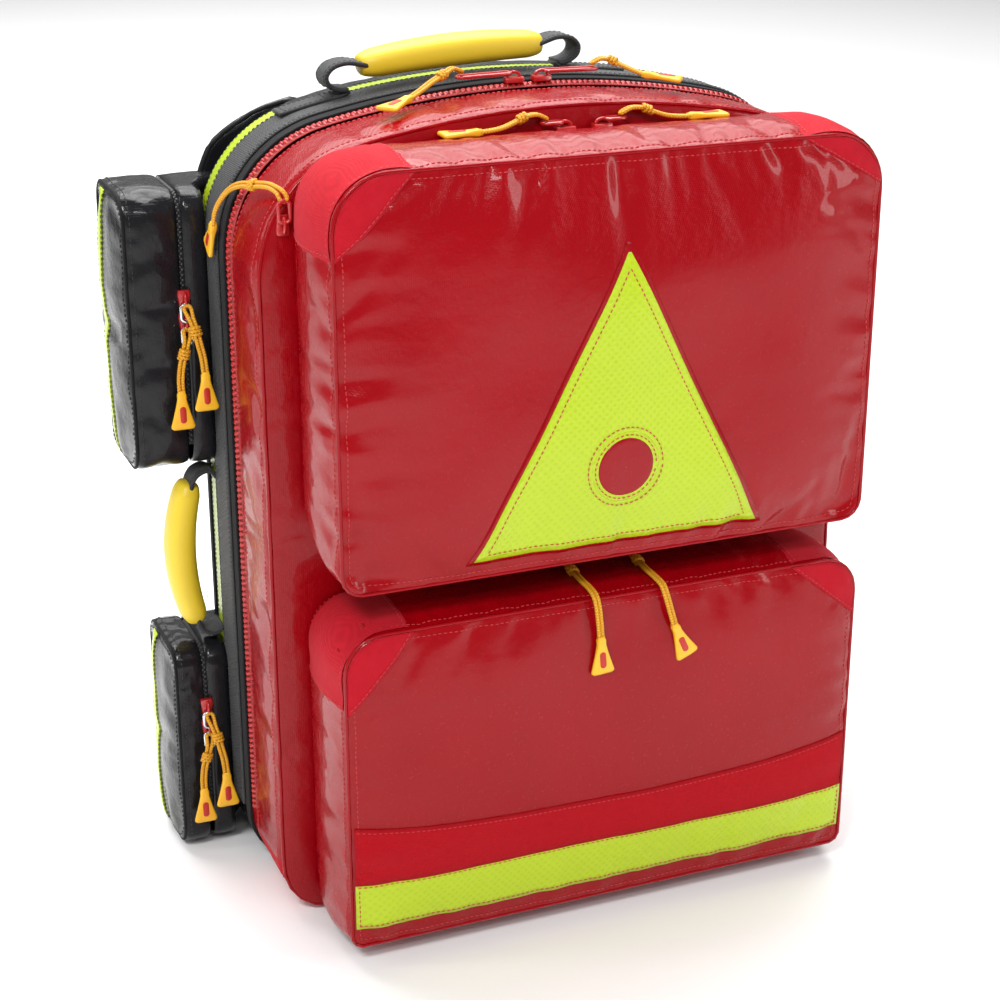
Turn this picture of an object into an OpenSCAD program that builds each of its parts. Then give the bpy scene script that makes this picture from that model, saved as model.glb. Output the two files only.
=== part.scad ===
// Emergency backpack: a black back shell with a harness, a red lid that opens
// like a book, two red front pockets and four black side pockets.
// +X is to the right seen from the front, +Y towards the wearer, +Z up.
// The origin is under the middle of the pack, on the surface that it stands on.

/* [Main body] */
// Width of the pack body, without the side pockets
body_w = 420; // [400:5:440]
// Height of the body at the middle of its arched top
body_h = 550; // [530:5:580]
// Depth of the black shell behind the main zipper
shell_d = 98; // [90:1:110]
// Depth of the red lid in front of the main zipper
lid_d = 63; // [55:1:75]
// Radius of the body's arched top
crown_r = 647; // [500:5:800]
// Radius of the body's two top corners
shoulder_r = 85; // [60:5:100]
// Thickness of the coated tarpaulin walls with their foam
wall = 3; // [2:0.5:4]

/* [Front pockets] */
// Width of both front pockets
pocket_w = 370; // [340:5:380]
// Depth of both front pockets
pocket_d = 72; // [60:1:80]
// Height at which the lower pocket ends
lower_top = 238; // [220:1:245]
// Height at which the upper pocket begins
upper_low = 262; // [255:1:280]
// Height at which the upper pocket ends
upper_top = 530; // [500:1:535]

/* [Side pockets] */
// How far an upper side pocket stands out from the body
side_out = 57; // [50:1:62]
// How far a lower side pocket stands out from the body
side_low_out = 40; // [34:1:62]
// Height of the top of the upper side pockets
side_high = 486; // [460:1:490]
// Height of the bottom of the upper side pockets
side_mid = 296; // [290:1:320]
// Height of the top of the lower side pockets
side_low = 160; // [140:1:162]

/* [Handles] */
// Length of the moulded part of the top handle
top_grip_l = 132; // [100:1:150]
// Thickness of the handle grips
grip_t = 21; // [18:1:24]
// Width of the handle grips
grip_w = 28; // [26:1:32]

/* [Harness] */
// Thickness of the padded back panel
pad_t = 18; // [12:1:22]
// Width of a shoulder strap
strap_w = 66; // [50:1:75]

/* [Hidden] */
$fn = 48;
SIDES = ["left", "right"];

// colours of the real materials
RED = [0.72, 0.05, 0.08];
BLACK = [0.08, 0.08, 0.09];
LIME = [0.72, 0.88, 0.12];
YELLOW = [0.93, 0.78, 0.16];
CORD_YELLOW = [1, 0.76, 0.15];
GREY = [0.35, 0.36, 0.38];
STEEL = [0.75, 0.75, 0.77];

// places along the depth, from the front to the wearer
tape_w = 12;                            // the main zipper, between lid and shell
lid_back = -tape_w;
lid_front = lid_back - lid_d;
chain_w = 5;                            // a pocket zipper
cover_back = lid_front - chain_w;
cover_front = cover_back - pocket_d;
trim_t = 1.5;                           // panels sewn on the front pockets
rear_reach = trim_t - cover_front;      // the harness reaches as far back as the front does forward

// places across and up
half_w = body_w / 2;
lid_half_w = half_w - 2;
hinge_t = 2;                            // thickness of the strip on which the lid folds down
pocket_half_w = pocket_w / 2;
lower_low = 10;
low_r = 40;                             // bottom corners of the body
gap = 0.4;                              // running gap between pieces that move apart

// side pockets: a tray on the body, a zipper, then the cover
side_front = 35;
side_back = 110;
side_tray_x = half_w + 18;
side_chain_x = side_tray_x + 3;
side_out_x = half_w + side_out;
side_r = 16;

// handles
band_t = 2;
handle_y = 38;
handle_x = -38;                         // the top handle sits a little towards the left
grip_r = grip_t / 2;
web_w = 18;                             // folded webbing inside a grip
web_t = 2.6;
side_handle_y = 52;
side_grip_x = half_w + 28;
side_handle_top = 288;
side_handle_low = 168;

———

## [WRITTEN INSTRUCTION]
Print all the data exactly.

## [FINISHED TASK]
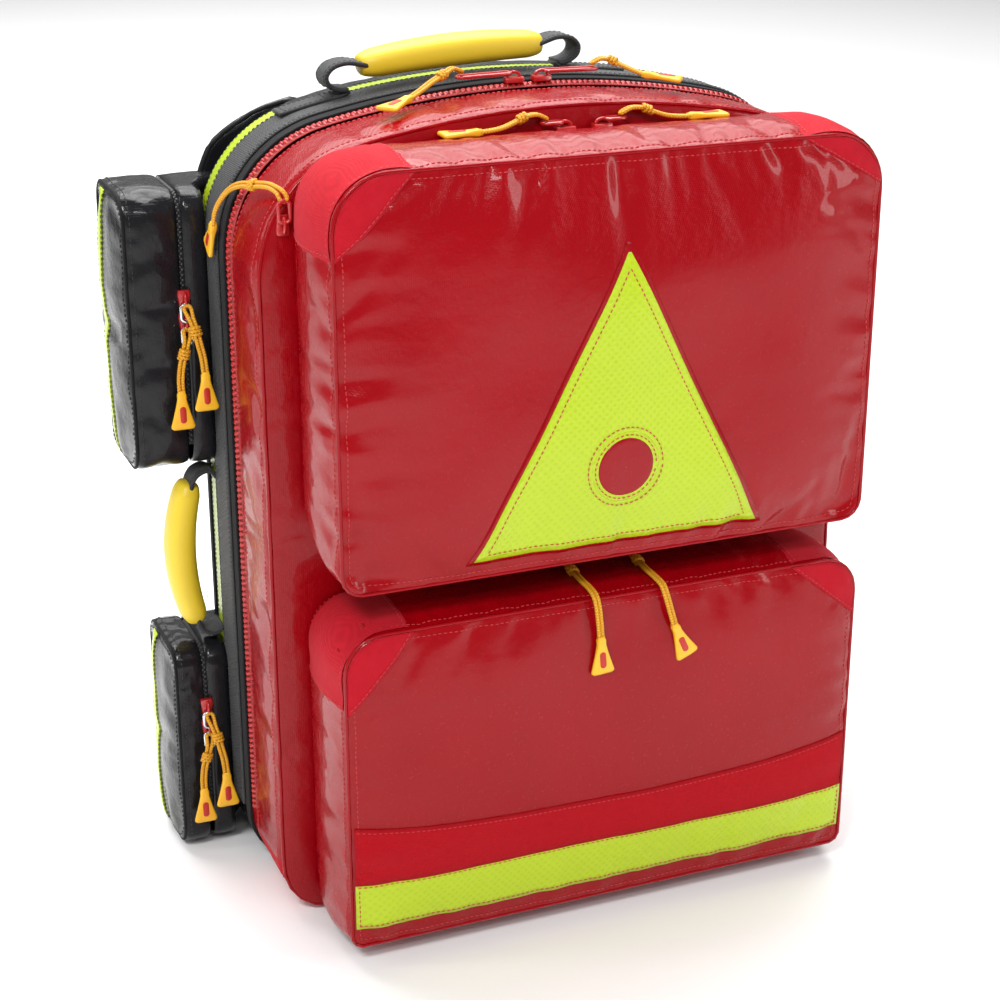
Turn this picture of an object into an OpenSCAD program that builds each of its parts. Then give the bpy scene script that makes this picture from that model, saved as model.glb. Output the two files only.
=== part.scad ===
// Emergency backpack: a black back shell with a harness, a red lid that opens
// like a book, two red front pockets and four black side pockets.
// +X is to the right seen from the front, +Y towards the wearer, +Z up.
// The origin is under the middle of the pack, on the surface that it stands on.

/* [Main body] */
// Width of the pack body, without the side pockets
body_w = 420; // [400:5:440]
// Height of the body at the middle of its arched top
body_h = 550; // [530:5:580]
// Depth of the black shell behind the main zipper
shell_d = 98; // [90:1:110]
// Depth of the red lid in front of the main zipper
lid_d = 63; // [55:1:75]
// Radius of the body's arched top
crown_r = 647; // [500:5:800]
// Radius of the body's two top corners
shoulder_r = 85; // [60:5:100]
// Thickness of the coated tarpaulin walls with their foam
wall = 3; // [2:0.5:4]

/* [Front pockets] */
// Width of both front pockets
pocket_w = 370; // [340:5:380]
// Depth of both front pockets
pocket_d = 72; // [60:1:80]
// Height at which the lower pocket ends
lower_top = 238; // [220:1:245]
// Height at which the upper pocket begins
upper_low = 262; // [255:1:280]
// Height at which the upper pocket ends
upper_top = 530; // [500:1:535]

/* [Side pockets] */
// How far an upper side pocket stands out from the body
side_out = 57; // [50:1:62]
// How far a lower side pocket stands out from the body
side_low_out = 40; // [34:1:62]
// Height of the top of the upper side pockets
side_high = 486; // [460:1:490]
// Height of the bottom of the upper side pockets
side_mid = 296; // [290:1:320]
// Height of the top of the lower side pockets
side_low = 160; // [140:1:162]

/* [Handles] */
// Length of the moulded part of the top handle
top_grip_l = 132; // [100:1:150]
// Thickness of the handle grips
grip_t = 21; // [18:1:24]
// Width of the handle grips
grip_w = 28; // [26:1:32]

/* [Harness] */
// Thickness of the padded back panel
pad_t = 18; // [12:1:22]
// Width of a shoulder strap
strap_w = 66; // [50:1:75]

/* [Hidden] */
$fn = 48;
SIDES = ["left", "right"];

// colours of the real materials
RED = [0.72, 0.05, 0.08];
BLACK = [0.08, 0.08, 0.09];
LIME = [0.72, 0.88, 0.12];
YELLOW = [0.93, 0.78, 0.16];
CORD_YELLOW = [1, 0.76, 0.15];
GREY = [0.35, 0.36, 0.38];
STEEL = [0.75, 0.75, 0.77];

// places along the depth, from the front to the wearer
tape_w = 12;                            // the main zipper, between lid and shell
lid_back = -tape_w;
lid_front = lid_back - lid_d;
chain_w = 5;                            // a pocket zipper
cover_back = lid_front - chain_w;
cover_front = cover_back - pocket_d;
trim_t = 1.5;                           // panels sewn on the front pockets
rear_reach = trim_t - cover_front;      // the harness reaches as far back as the front does forward

// places across and up
half_w = body_w / 2;
lid_half_w = half_w - 2;
hinge_t = 2;                            // thickness of the strip on which the lid folds down
pocket_half_w = pocket_w / 2;
lower_low = 10;
low_r = 40;                             // bottom corners of the body
gap = 0.4;                              // running gap between pieces that move apart

// side pockets: a tray on the body, a zipper, then the cover
side_front = 35;
side_back = 110;
side_tray_x = half_w + 18;
side_chain_x = side_tray_x + 3;
side_out_x = half_w + side_out;
side_r = 16;

// handles
band_t = 2;
handle_y = 38;
handle_x = -38;                         // the top handle sits a little towards the left
grip_r = grip_t / 2;
web_w = 18;                             // folded webbing inside a grip
web_t = 2.6;
side_handle_y = 52;
side_grip_x = half_w + 28;
side_handle_top = 288;
side_handle_low = 168;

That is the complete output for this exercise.